— start —
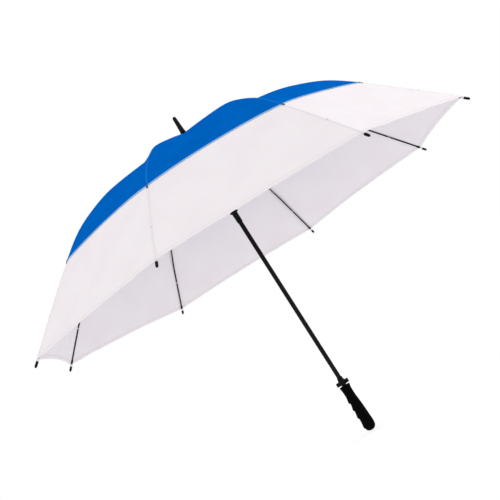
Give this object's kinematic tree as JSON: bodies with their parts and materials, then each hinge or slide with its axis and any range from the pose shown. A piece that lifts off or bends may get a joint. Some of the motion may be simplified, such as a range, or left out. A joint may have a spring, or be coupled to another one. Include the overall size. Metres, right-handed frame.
{
  "type": "golf umbrella",
  "caption": "Open vented golf umbrella: blue upper and white lower canopy on folding ribs and stretchers, with a sliding runner, straight pole and finger grip.",
  "frame": {"origin": "on the shaft axis, in the middle of the grip, where a hand or a holder has it", "axes": "+Z along the shaft towards the ferrule; +X out along rib 1, with the grip's finger swells on the -X side"},
  "size_m": [1.302, 1.302, 0.9592],
  "materials": {
    "canopy_blue": "taut woven nylon with a soft sheen",
    "canopy_white": "taut woven nylon with a soft sheen",
    "pole_black": "gloss black enamel",
    "rib_black": "pultruded fibreglass, black",
    "black_plastic": "moulded, satin",
    "grip_rubber": "moulded soft grip, satin",
    "steel": "drawn wire"
  },
  "bodies": {
    "pole": {"shaft": "pole_black", "ferrule": "black_plastic", "canopy_washer": "black_plastic", "crown_notch": "black_plastic", "crown_ring_wire": "steel", "grip": "grip_rubber"},
    "runner": {"runner": "black_plastic"},
    "release_collar": {"release_collar": "black_plastic"},
    "top_catch": {"top_catch": "steel"},
    "bottom_catch": {"bottom_catch": "steel"},
    "main_rib_1": {"main_rib_1": "rib_black", "upper_canopy_1": "canopy_blue"},
    "flex_rib_1": {"flex_rib_1": "rib_black", "lower_canopy_1": "canopy_white", "rib_tip_1": "black_plastic"},
    "stretcher_1": {"stretcher_1": "rib_black"},
    "main_rib_2": {"main_rib_2": "rib_black", "upper_canopy_2": "canopy_blue"},
    "flex_rib_2": {"flex_rib_2": "rib_black", "lower_canopy_2": "canopy_white", "rib_tip_2": "black_plastic"},
    "stretcher_2": {"stretcher_2": "rib_black"},
    "main_rib_3": {"main_rib_3": "rib_black", "upper_canopy_3": "canopy_blue"},
    "flex_rib_3": {"flex_rib_3": "rib_black", "lower_canopy_3": "canopy_white", "rib_tip_3": "black_plastic", "tie_strap": "canopy_white"},
    "stretcher_3": {"stretcher_3": "rib_black"},
    "main_rib_4": {"main_rib_4": "rib_black", "upper_canopy_4": "canopy_blue"},
    "flex_rib_4": {"flex_rib_4": "rib_black", "lower_canopy_4": "canopy_white", "rib_tip_4": "black_plastic"},
    "stretcher_4": {"stretcher_4": "rib_black"},
    "main_rib_5": {"main_rib_5": "rib_black", "upper_canopy_5": "canopy_blue"},
    "flex_rib_5": {"flex_rib_5": "rib_black", "lower_canopy_5": "canopy_white", "rib_tip_5": "black_plastic"},
    "stretcher_5": {"stretcher_5": "rib_black"},
    "main_rib_6": {"main_rib_6": "rib_black", "upper_canopy_6": "canopy_blue"},
    "flex_rib_6": {"flex_rib_6": "rib_black", "lower_canopy_6": "canopy_white", "rib_tip_6": "black_plastic"},
    "stretcher_6": {"stretcher_6": "rib_black"},
    "main_rib_7": {"main_rib_7": "rib_black", "upper_canopy_7": "canopy_blue"},
    "flex_rib_7": {"flex_rib_7": "rib_black", "lower_canopy_7": "canopy_white", "rib_tip_7": "black_plastic"},
    "stretcher_7": {"stretcher_7": "rib_black"},
    "main_rib_8": {"main_rib_8": "rib_black", "upper_canopy_8": "canopy_blue"},
    "flex_rib_8": {"flex_rib_8": "rib_black", "lower_canopy_8": "canopy_white", "rib_tip_8": "black_plastic"},
    "stretcher_8": {"stretcher_8": "rib_black"}
  },
  "joints": [
    {"name": "runner_slide", "type": "slide", "parent": "pole", "child": "runner", "axis": [0, 0, 1], "range_m": [-0.446, 0], "deforming": ["upper_canopy_1", "lower_canopy_1", "upper_canopy_2", "lower_canopy_2", "upper_canopy_3", "lower_canopy_3", "upper_canopy_4", "lower_canopy_4", "upper_canopy_5", "lower_canopy_5", "upper_canopy_6", "lower_canopy_6", "upper_canopy_7", "lower_canopy_7", "upper_canopy_8", "lower_canopy_8"]},
    {"name": "main_rib_1_hinge", "type": "hinge", "parent": "pole", "child": "main_rib_1", "pos_m": [0.0105, 0, 0.83462], "axis": [0, 1, 0], "range_deg": [0, 64.24]},
    {"name": "flex_rib_1_hinge", "type": "hinge", "parent": "main_rib_1", "child": "flex_rib_1", "pos_m": [0.455, 0, 0.66855], "axis": [0, 1, 0], "range_deg": [-10.82, 0]},
    {"name": "stretcher_1_hinge", "type": "hinge", "parent": "main_rib_1", "child": "stretcher_1", "pos_m": [0.325, 0, 0.75239], "axis": [0, 1, 0], "range_deg": [-123.21, 0]},
    {"name": "main_rib_2_hinge", "type": "hinge", "parent": "pole", "child": "main_rib_2", "pos_m": [0.00743, 0.00743, 0.83462], "axis": [-0.7071, 0.7071, 0], "range_deg": [0, 64.24]},
    {"name": "flex_rib_2_hinge", "type": "hinge", "parent": "main_rib_2", "child": "flex_rib_2", "pos_m": [0.32173, 0.32173, 0.66855], "axis": [-0.7071, 0.7071, 0], "range_deg": [-10.82, 0]},
    {"name": "stretcher_2_hinge", "type": "hinge", "parent": "main_rib_2", "child": "stretcher_2", "pos_m": [0.22981, 0.22981, 0.75239], "axis": [-0.7071, 0.7071, 0], "range_deg": [-123.21, 0]},
    {"name": "main_rib_3_hinge", "type": "hinge", "parent": "pole", "child": "main_rib_3", "pos_m": [0, 0.0105, 0.83462], "axis": [-1, 0, 0], "range_deg": [0, 64.24]},
    {"name": "flex_rib_3_hinge", "type": "hinge", "parent": "main_rib_3", "child": "flex_rib_3", "pos_m": [0, 0.455, 0.66855], "axis": [-1, 0, 0], "range_deg": [-10.82, 0]},
    {"name": "stretcher_3_hinge", "type": "hinge", "parent": "main_rib_3", "child": "stretcher_3", "pos_m": [0, 0.325, 0.75239], "axis": [-1, 0, 0], "range_deg": [-123.21, 0]},
    {"name": "main_rib_4_hinge", "type": "hinge", "parent": "pole", "child": "main_rib_4", "pos_m": [-0.00743, 0.00743, 0.83462], "axis": [-0.7071, -0.7071, 0], "range_deg": [0, 64.24]},
    {"name": "flex_rib_4_hinge", "type": "hinge", "parent": "main_rib_4", "child": "flex_rib_4", "pos_m": [-0.32173, 0.32173, 0.66855], "axis": [-0.7071, -0.7071, 0], "range_deg": [-10.82, 0]},
    {"name": "stretcher_4_hinge", "type": "hinge", "parent": "main_rib_4", "child": "stretcher_4", "pos_m": [-0.22981, 0.22981, 0.75239], "axis": [-0.7071, -0.7071, 0], "range_deg": [-123.21, 0]},
    {"name": "main_rib_5_hinge", "type": "hinge", "parent": "pole", "child": "main_rib_5", "pos_m": [-0.0105, 0, 0.83462], "axis": [0, -1, 0], "range_deg": [0, 64.24]},
    {"name": "flex_rib_5_hinge", "type": "hinge", "parent": "main_rib_5", "child": "flex_rib_5", "pos_m": [-0.455, 0, 0.66855], "axis": [0, -1, 0], "range_deg": [-10.82, 0]},
    {"name": "stretcher_5_hinge", "type": "hinge", "parent": "main_rib_5", "child": "stretcher_5", "pos_m": [-0.325, 0, 0.75239], "axis": [0, -1, 0], "range_deg": [-123.21, 0]},
    {"name": "main_rib_6_hinge", "type": "hinge", "parent": "pole", "child": "main_rib_6", "pos_m": [-0.00743, -0.00743, 0.83462], "axis": [0.7071, -0.7071, 0], "range_deg": [0, 64.24]},
    {"name": "flex_rib_6_hinge", "type": "hinge", "parent": "main_rib_6", "child": "flex_rib_6", "pos_m": [-0.32173, -0.32173, 0.66855], "axis": [0.7071, -0.7071, 0], "range_deg": [-10.82, 0]},
    {"name": "stretcher_6_hinge", "type": "hinge", "parent": "main_rib_6", "child": "stretcher_6", "pos_m": [-0.22981, -0.22981, 0.75239], "axis": [0.7071, -0.7071, 0], "range_deg": [-123.21, 0]},
    {"name": "main_rib_7_hinge", "type": "hinge", "parent": "pole", "child": "main_rib_7", "pos_m": [0, -0.0105, 0.83462], "axis": [1, 0, 0], "range_deg": [0, 64.24]},
    {"name": "flex_rib_7_hinge", "type": "hinge", "parent": "main_rib_7", "child": "flex_rib_7", "pos_m": [0, -0.455, 0.66855], "axis": [1, 0, 0], "range_deg": [-10.82, 0]},
    {"name": "stretcher_7_hinge", "type": "hinge", "parent": "main_rib_7", "child": "stretcher_7", "pos_m": [0, -0.325, 0.75239], "axis": [1, 0, 0], "range_deg": [-123.21, 0]},
    {"name": "main_rib_8_hinge", "type": "hinge", "parent": "pole", "child": "main_rib_8", "pos_m": [0.00743, -0.00743, 0.83462], "axis": [0.7071, 0.7071, 0], "range_deg": [0, 64.24]},
    {"name": "flex_rib_8_hinge", "type": "hinge", "parent": "main_rib_8", "child": "flex_rib_8", "pos_m": [0.32173, -0.32173, 0.66855], "axis": [0.7071, 0.7071, 0], "range_deg": [-10.82, 0]},
    {"name": "stretcher_8_hinge", "type": "hinge", "parent": "main_rib_8", "child": "stretcher_8", "pos_m": [0.22981, -0.22981, 0.75239], "axis": [0.7071, 0.7071, 0], "range_deg": [-123.21, 0]},
    {"name": "top_catch_press", "type": "slide", "parent": "pole", "child": "top_catch", "axis": [0, 1, 0], "range_m": [-0.0012, 0], "stiffness_N_per_m": 600},
    {"name": "collar_slide", "type": "slide", "parent": "pole", "child": "release_collar", "axis": [0, 0, 1], "range_m": [-0.002, 0], "stiffness_N_per_m": 800},
    {"name": "bottom_catch_press", "type": "slide", "parent": "pole", "child": "bottom_catch", "axis": [0, 1, 0], "range_m": [-0.0012, 0]}
  ],
  "couplings": [
    {"joint": "main_rib_1_hinge", "follows": "runner_slide", "rad_per_m": -2.5139},
    {"joint": "flex_rib_1_hinge", "follows": "runner_slide", "rad_per_m": 0.4233},
    {"joint": "stretcher_1_hinge", "follows": "runner_slide", "rad_per_m": 4.8213},
    {"joint": "main_rib_2_hinge", "follows": "runner_slide", "rad_per_m": -2.5139},
    {"joint": "flex_rib_2_hinge", "follows": "runner_slide", "rad_per_m": 0.4233},
    {"joint": "stretcher_2_hinge", "follows": "runner_slide", "rad_per_m": 4.8213},
    {"joint": "main_rib_3_hinge", "follows": "runner_slide", "rad_per_m": -2.5139},
    {"joint": "flex_rib_3_hinge", "follows": "runner_slide", "rad_per_m": 0.4233},
    {"joint": "stretcher_3_hinge", "follows": "runner_slide", "rad_per_m": 4.8213},
    {"joint": "main_rib_4_hinge", "follows": "runner_slide", "rad_per_m": -2.5139},
    {"joint": "flex_rib_4_hinge", "follows": "runner_slide", "rad_per_m": 0.4233},
    {"joint": "stretcher_4_hinge", "follows": "runner_slide", "rad_per_m": 4.8213},
    {"joint": "main_rib_5_hinge", "follows": "runner_slide", "rad_per_m": -2.5139},
    {"joint": "flex_rib_5_hinge", "follows": "runner_slide", "rad_per_m": 0.4233},
    {"joint": "stretcher_5_hinge", "follows": "runner_slide", "rad_per_m": 4.8213},
    {"joint": "main_rib_6_hinge", "follows": "runner_slide", "rad_per_m": -2.5139},
    {"joint": "flex_rib_6_hinge", "follows": "runner_slide", "rad_per_m": 0.4233},
    {"joint": "stretcher_6_hinge", "follows": "runner_slide", "rad_per_m": 4.8213},
    {"joint": "main_rib_7_hinge", "follows": "runner_slide", "rad_per_m": -2.5139},
    {"joint": "flex_rib_7_hinge", "follows": "runner_slide", "rad_per_m": 0.4233},
    {"joint": "stretcher_7_hinge", "follows": "runner_slide", "rad_per_m": 4.8213},
    {"joint": "main_rib_8_hinge", "follows": "runner_slide", "rad_per_m": -2.5139},
    {"joint": "flex_rib_8_hinge", "follows": "runner_slide", "rad_per_m": 0.4233},
    {"joint": "stretcher_8_hinge", "follows": "runner_slide", "rad_per_m": 4.8213},
    {"joint": "bottom_catch_press", "follows": "collar_slide", "ratio": 0.6}
  ]
}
— end —
## To be done
Find the lines above that include the string "bodies" and copy them.

## Finished exercise
Give this object's kinematic tree as JSON: bodies with their parts and materials, then each hinge or slide with its axis and any range from the pose shown. A piece that lifts off or bends may get a joint. Some of the motion may be simplified, such as a range, or left out. A joint may have a spring, or be coupled to another one. Include the overall size. Metres, right-handed frame.
  "bodies": {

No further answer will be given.